The NFL and its players are not Russell Crowe in Gladiator. There was a time when that was the order of the day. The harder a player gets hit or smashed, or demolished cannot be the guiding light in today’s NFL. For every action, there is a reaction, and we now know what the reaction can be, and it’s destroying lives, destroying families, and the minds of some of the most athletic people on the planet. In one moment, they are the recipients of love from millions of fans. They have life by the tail. In the next mostly unseen moment, there is an extreme mental breakdown and heartbreaking changes to their quality of life and ability to do normal, everyday activities. These men are no longer in the spotlight. They are victims of their own ability and star power.
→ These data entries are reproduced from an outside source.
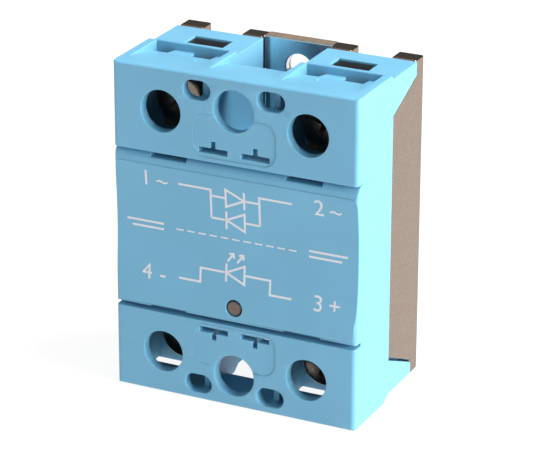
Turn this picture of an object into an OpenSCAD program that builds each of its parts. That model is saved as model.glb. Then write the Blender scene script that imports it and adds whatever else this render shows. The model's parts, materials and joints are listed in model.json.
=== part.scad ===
// Panel-mount solid state relay: a moulded housing on a metal base plate, four clamp screw
// terminals, and the power and control electronics inside.
// X is to the right, Z is up, and Y runs from the front face to the back. The origin is the
// middle of the mounting face at the back, so every other solid has a negative Y.

/* [Housing] */
// Width of the housing
body_w = 45; // [44:0.5:47]
// Height of the housing
body_h = 58.8; // [58.6:0.1:60]
// Depth from the front face to the mounting face
body_d = 27.2; // [27:0.1:29]
// Thickness of the front wall
front_wall = 2; // [1.6:0.1:2.2]
// Radius of the two upright front corners
corner_r = 0.8; // [0.4:0.1:1.2]
// Height of the step under the upper front section
upper_lip_z = 14.3; // [14:0.1:14.6]
// Height of the step under the middle front section
lower_lip_z = -13.7; // [-14:0.1:-13.4]
// Depth of the groove under each step
lip_recess = 2.1; // [1.6:0.1:2.4]
// Radius of the middle front section's hollow face
hollow_face_r = 85; // [70:5:200]
// Slot that guides a label or an accessory: length of its bar
key_slot_w = 5.3; // [4.8:0.1:5.6]
// Diameter of the status light window
window_dia = 3; // [2.6:0.1:3.4]

/* [Mounting] */
// Distance between the two mounting holes
mount_pitch = 47.6; // [47.4:0.1:47.8]
// Diameter of each mounting hole in the base plate
mount_hole_dia = 4.8; // [4.4:0.1:5.2]
// Diameter of the access holes in the front wall
access_dia = 7.4; // [7:0.1:7.6]
// Thickness of the base plate
base_web = 3.4; // [3:0.1:3.6]
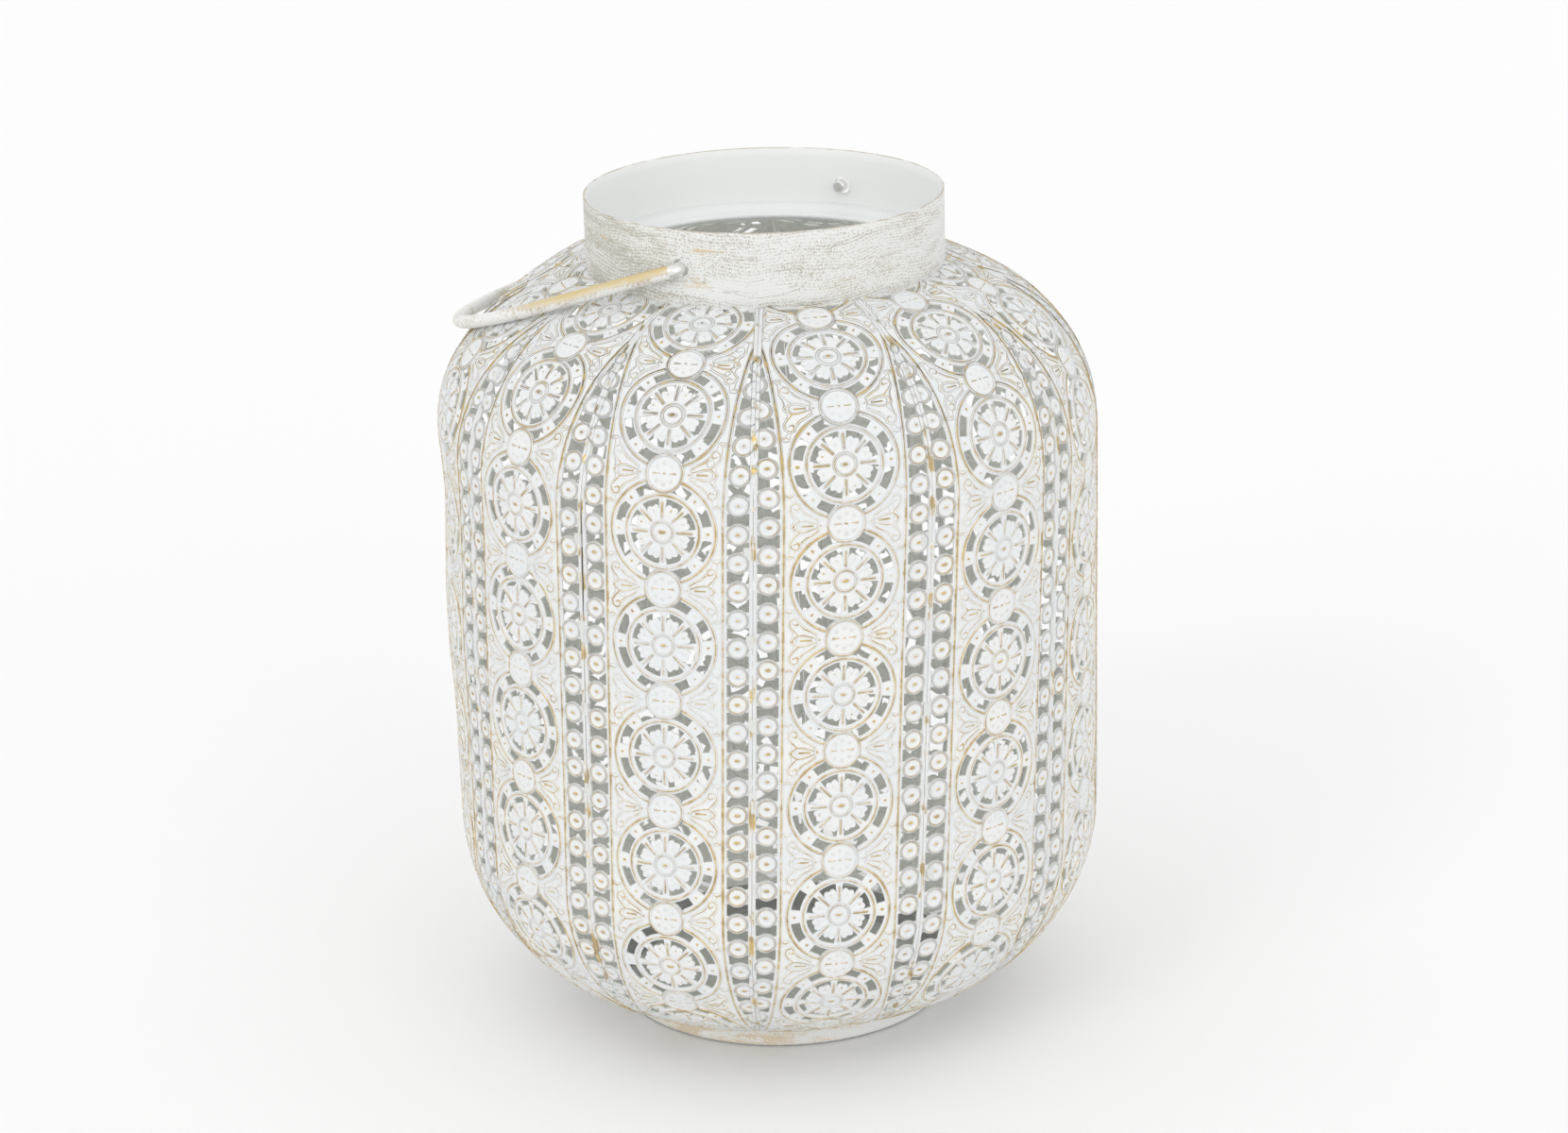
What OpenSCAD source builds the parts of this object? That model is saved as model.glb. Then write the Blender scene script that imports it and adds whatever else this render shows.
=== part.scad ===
// Pierced sheet metal lantern. Twelve stamped strips, the gores, are bent over the shoulder and
// the foot and soldered edge to edge between a rolled collar and a base pan. A rod bail swings
// in two holes of the collar. The origin is the middle of the pan's underside, +Z is up, the
// bail's pivot lies along Y and the bail rests towards -X.

/* [Body] */
// Outer radius of the straight wall
body_r = 150; // [142:1:160]
// Height of the straight wall
wall_h = 181; // [120:1:260]
// Thickness of the sheet metal
sheet_t = 0.8; // [0.6:0.1:1.2]

/* [Shoulder] */
// Radius of the bend at the top of the wall
knee_r = 73.5; // [66:0.5:80]
// Angle that this bend turns through
knee_deg = 57.5; // [50:0.5:62]
// Radius of the flatter bend up to the collar
crown_r = 131; // [115:1:150]

/* [Foot] */
// Radius of the bend at the bottom of the wall
foot_r = 88; // [78:1:96]
// Angle that this bend turns through
foot_deg = 43; // [35:1:50]
// Radius of the bend from there in to the pan
sole_r = 79.5; // [74:0.5:86]

/* [Collar] */
// Outer radius of the collar
collar_r = 81; // [76:1:88]
// Height of the collar above the gores
collar_h = 32.2; // [26:0.2:45]
// Distance from the rim down to the bail's pivot
pivot_drop = 16.8; // [12:0.2:20]
// Radius of the two bail holes
bail_hole_r = 3.9; // [3.5:0.1:4.5]
// Radius of the neck ring's opening
mouth_r = 71; // [66:1:74]

/* [Base pan] */
// Outer radius of the pan
pan_r = 78; // [72:1:84]
// Height of the pan's wall
pan_h = 15.5; // [15:0.5:20]
// Thickness of the pan
pan_t = 1; // [0.8:0.1:1.5]
// Height at which the gores' outer skin meets the pan
gore_edge_z = 12.2; // [9:0.1:13]

/* [Bail] */
// Radius of the rod
rod_r = 3; // [2.5:0.1:3.2]
// Distance from the collar to the limbs' centre lines
limb_gap = 4.5; // [4.5:0.5:12]
// Length of the straight limbs, from the pivot to the round end
limb_len = 70.5; // [60:0.5:90]
// Length of the pin ends inside the collar
pin_in = 4.5; // [3:0.5:8]

/* [Pattern] */
// Height of one repeat of the rosettes
period = 51.4; // [50:0.2:56]
// Inner and outer radius of the rosette's eight windows
window_in_r = 12.4; // [11:0.1:13.5]
window_out_r = 14.8; // [14:0.1:16]
// Inner and outer radius of the rosette's eight slots
slot_in_r = 17.8; // [17:0.1:19]
slot_out_r = 21.9; // [20:0.1:23]
// Radius of the plain disc between two rosettes, which shortens the slots beside it
disc_r = 8.8; // [8:0.1:9.5]
// Distance from the strip's middle to the near side of the bead ladder
ladder_u = 28; // [25:0.5:29]
// Width and height of an opening between two beads
ladder_w = 9.5; // [6:0.5:10]
ladder_h = 5.8; // [4:0.1:7]
// Height of its narrow middle, where the beads bulge in
ladder_waist = 3; // [2:0.1:4]

/* [Hidden] */
$fn = 96;

// Gores
gores = 12;
gore_deg = 360 / gores;
first_gore_deg = -82;
// Where the rosettes start on each strip, as shares of one repeat
start_shares = [0.26, 0.70, 0.69, 0.91, 0.35, 0.80, 0.15, 0.55, 0.05, 0.60, 0.75, 0.25];
rosette_rays = 8;
beads_per_repeat = 4;
window_half_deg = 16;
slot_half_deg = 13.5;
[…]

They feel used up and taken advantage of, to say the least, and broken and suicidal at most. When the roar of the crowd and bright lights go dim, there are only repercussions and a new reality that few get to see or even know about until something tragic occurs and it makes the news. Think about it, folks. Hopefully, the NFL is actually doing that now. This is, of course, just my take on it, and that thought process will never change. C.T.E. is ever so real and isn’t going away until people realize the actual cost. Go Bucs!!